▶ PROMPT: Quote every line of the material beneath this one.

··· RECORDS PROVIDED

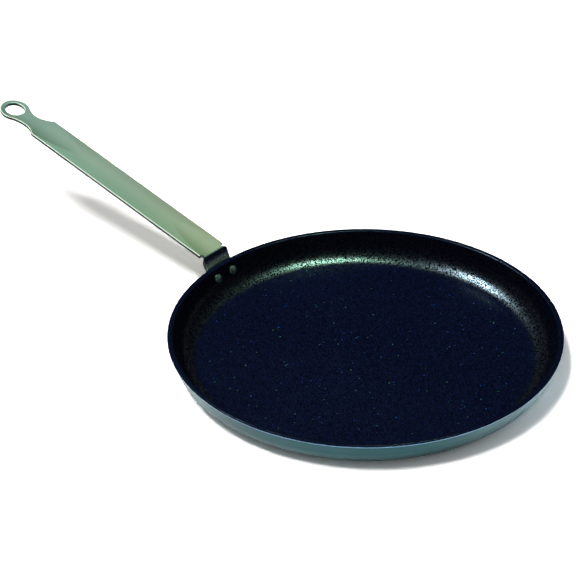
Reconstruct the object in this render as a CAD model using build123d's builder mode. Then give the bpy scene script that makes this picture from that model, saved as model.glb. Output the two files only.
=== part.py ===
from build123d import *
import os
from math import asin, cos, isclose, radians, sin, sqrt, tan

# A crepe pan: a shallow round dish of thick aluminium with a non-stick lining,
# and a steel strip handle held to the outside of its wall by two rivets.
# Lengths are in millimetres. The origin is the centre of the base, on the surface
# that the pan stands on. Z points up and the handle runs out along -X.

# Dish, measured over the lining
rim_radius = 150.0
pan_height = 26.0
wall = 4.0
wall_slope = 70.0
corner_radius = 23.0
rim_inner_round = 1.2
rim_outer_round = 0.8

# Lining
coating = 0.3
coating_lip = 1.3

# Strip handle
strip = 3.0
strip_width = 27.0
handle_slope = 14.0
leg_drop = 17.0
leg_corner = 6.0
leg_seat = 0.1
leg_blend = 3.2
bend_rise = 9.0
bend_radius = 6.5
notch_start = 4.2
notch_length = 2.6
notch_depth = 3.0
notch_round = 0.8
grip_crown = 1.0
crown_runout = 40.0
shoulder = 198.3
neck_step = 2.0
neck_ramp = 16.0
neck_ramp_round = 40.0
shoulder_round = 3.0
neck_width = 15.0
neck_radius = 23.5
eye_radius = 12.5
hanging_hole = 16.5
strip_edge_round = 0.6

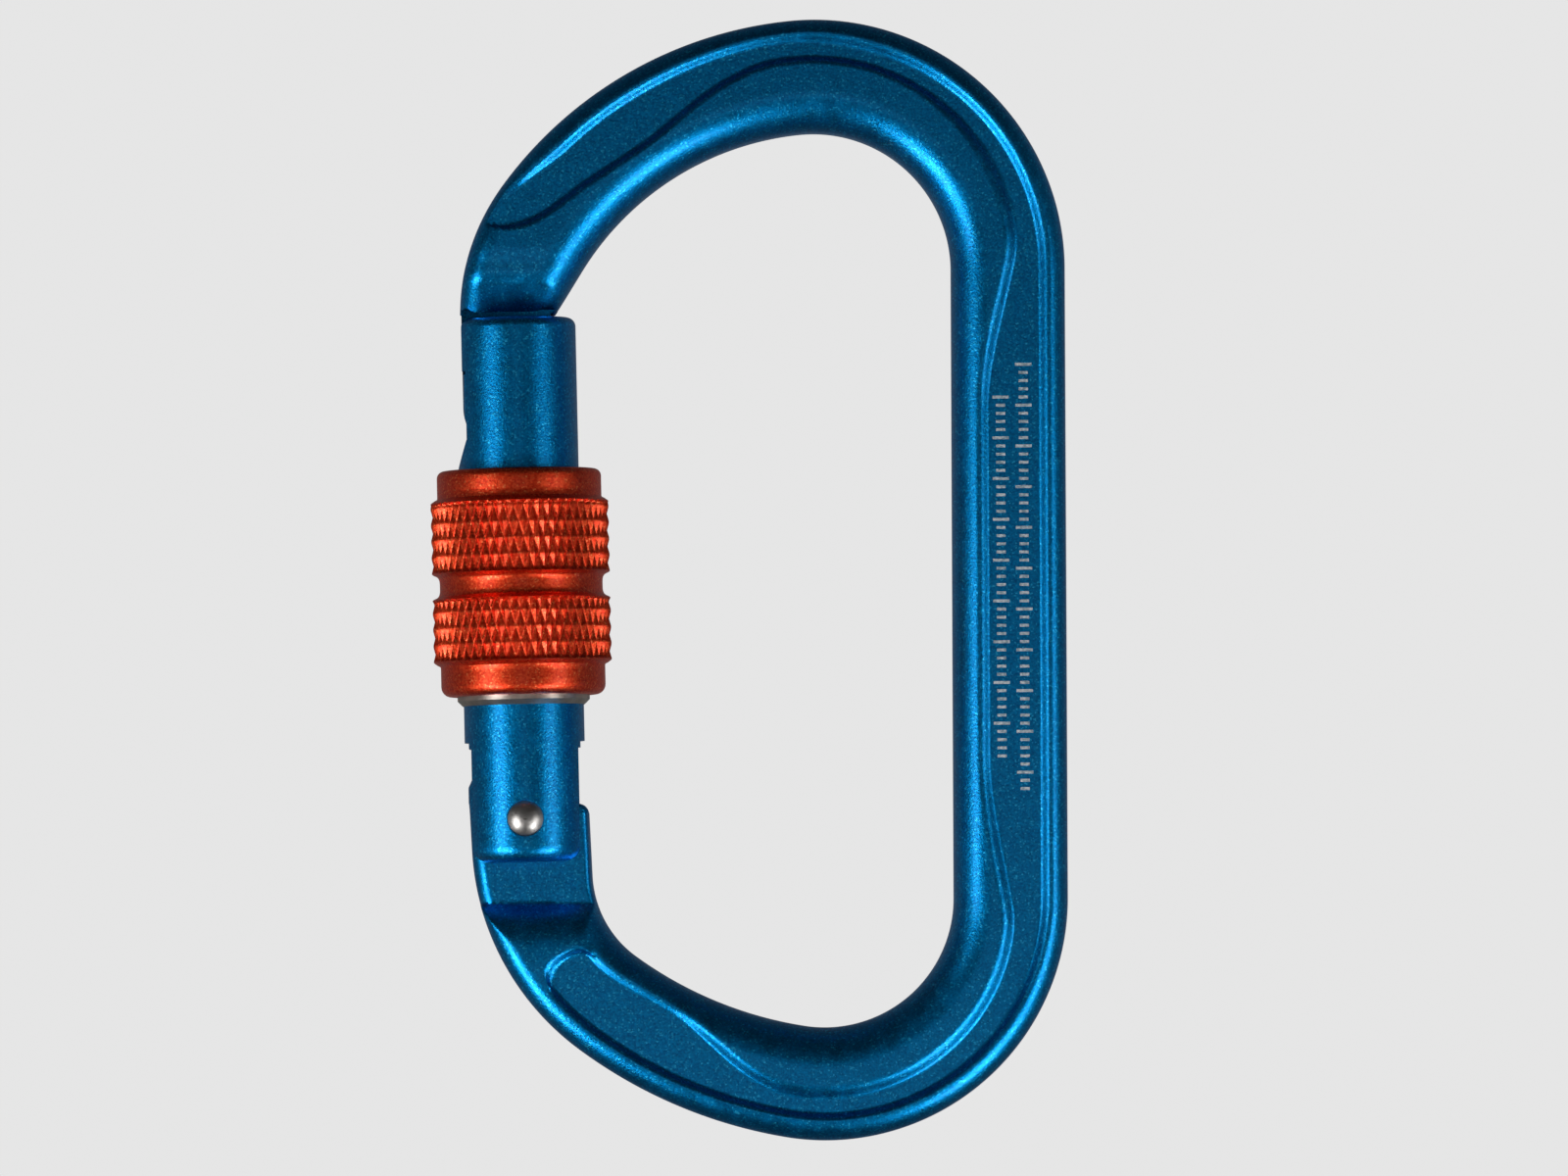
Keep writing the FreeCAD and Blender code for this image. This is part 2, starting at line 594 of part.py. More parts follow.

······

▶ SOLUTION FOR THIS TASK:
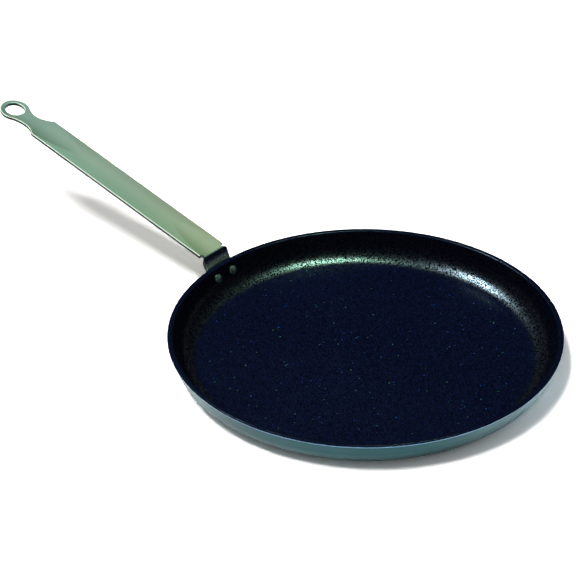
Reconstruct the object in this render as a CAD model using build123d's builder mode. Then give the bpy scene script that makes this picture from that model, saved as model.glb. Output the two files only.
=== part.py ===
from build123d import *
import os
from math import asin, cos, isclose, radians, sin, sqrt, tan

# A crepe pan: a shallow round dish of thick aluminium with a non-stick lining,
# and a steel strip handle held to the outside of its wall by two rivets.
# Lengths are in millimetres. The origin is the centre of the base, on the surface
# that the pan stands on. Z points up and the handle runs out along -X.

# Dish, measured over the lining
rim_radius = 150.0
pan_height = 26.0
wall = 4.0
wall_slope = 70.0
corner_radius = 23.0
rim_inner_round = 1.2
rim_outer_round = 0.8

# Lining
coating = 0.3
coating_lip = 1.3

# Strip handle
strip = 3.0
strip_width = 27.0
handle_slope = 14.0
leg_drop = 17.0
leg_corner = 6.0
leg_seat = 0.1
leg_blend = 3.2
bend_rise = 9.0
bend_radius = 6.5
notch_start = 4.2
notch_length = 2.6
notch_depth = 3.0
notch_round = 0.8
grip_crown = 1.0
crown_runout = 40.0
shoulder = 198.3
neck_step = 2.0
neck_ramp = 16.0
neck_ramp_round = 40.0
shoulder_round = 3.0
neck_width = 15.0
neck_radius = 23.5
eye_radius = 12.5
hanging_hole = 16.5
strip_edge_round = 0.6

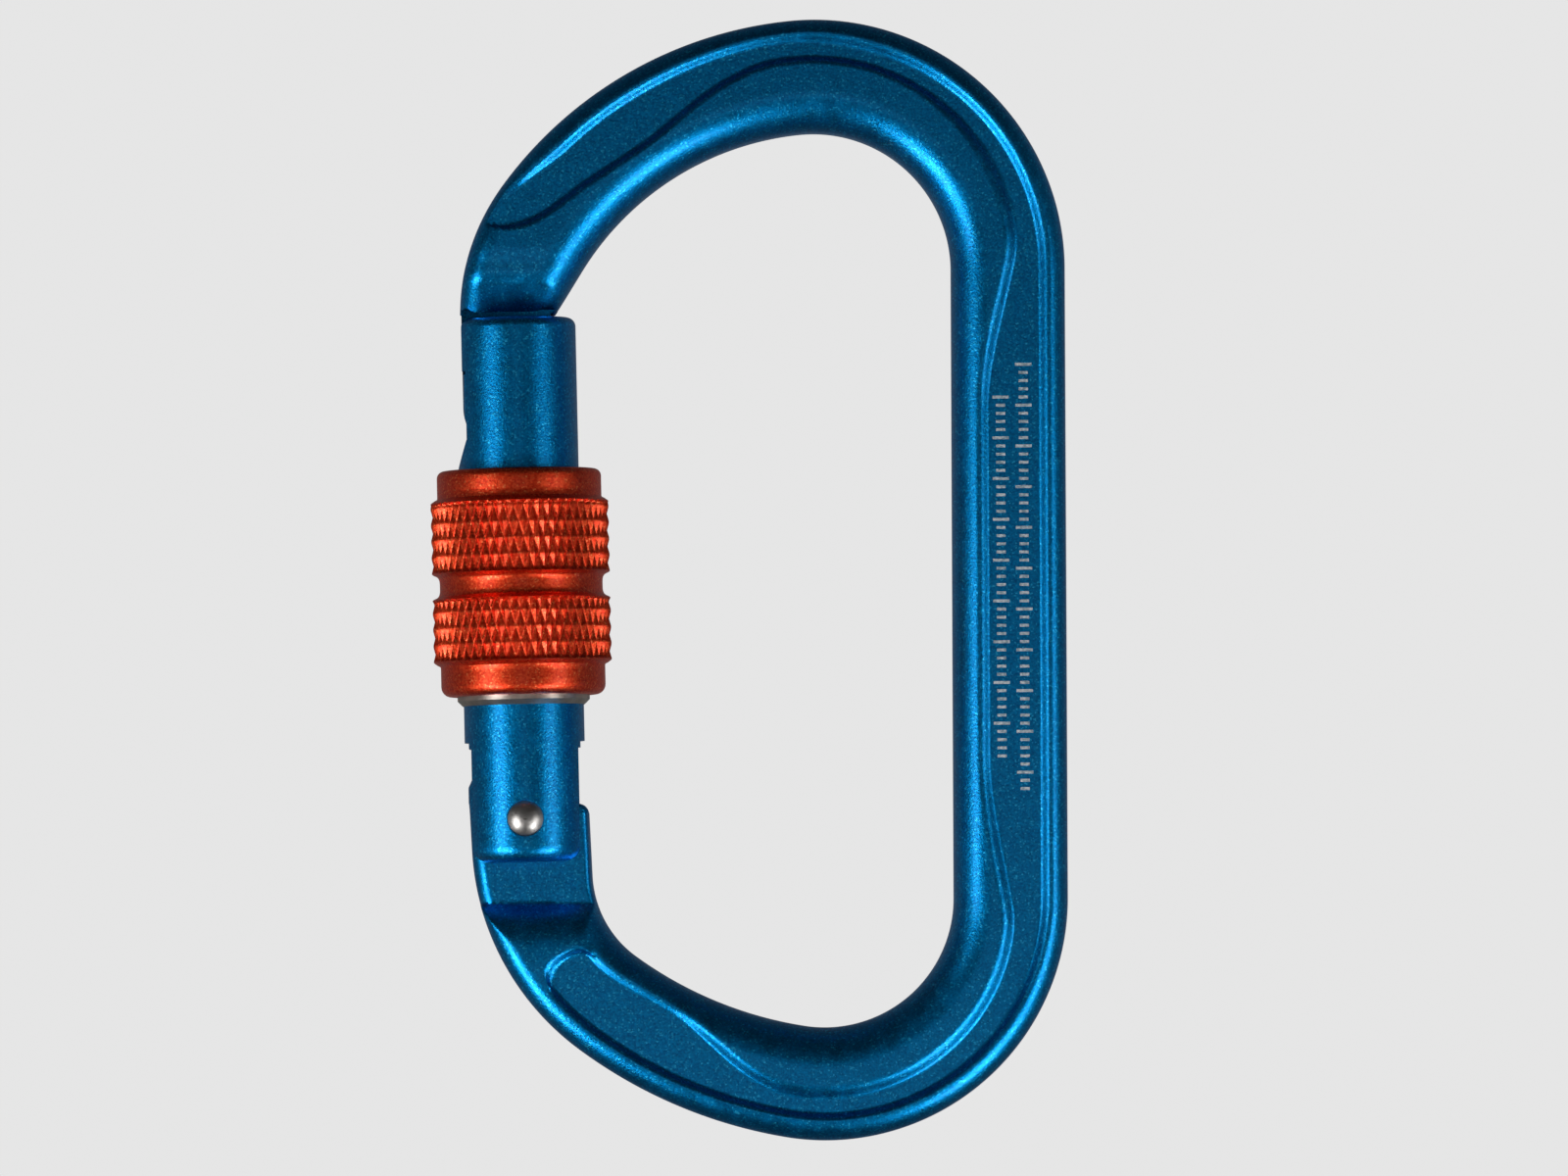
Keep writing the FreeCAD and Blender code for this image. This is part 2, starting at line 594 of part.py. More parts follow.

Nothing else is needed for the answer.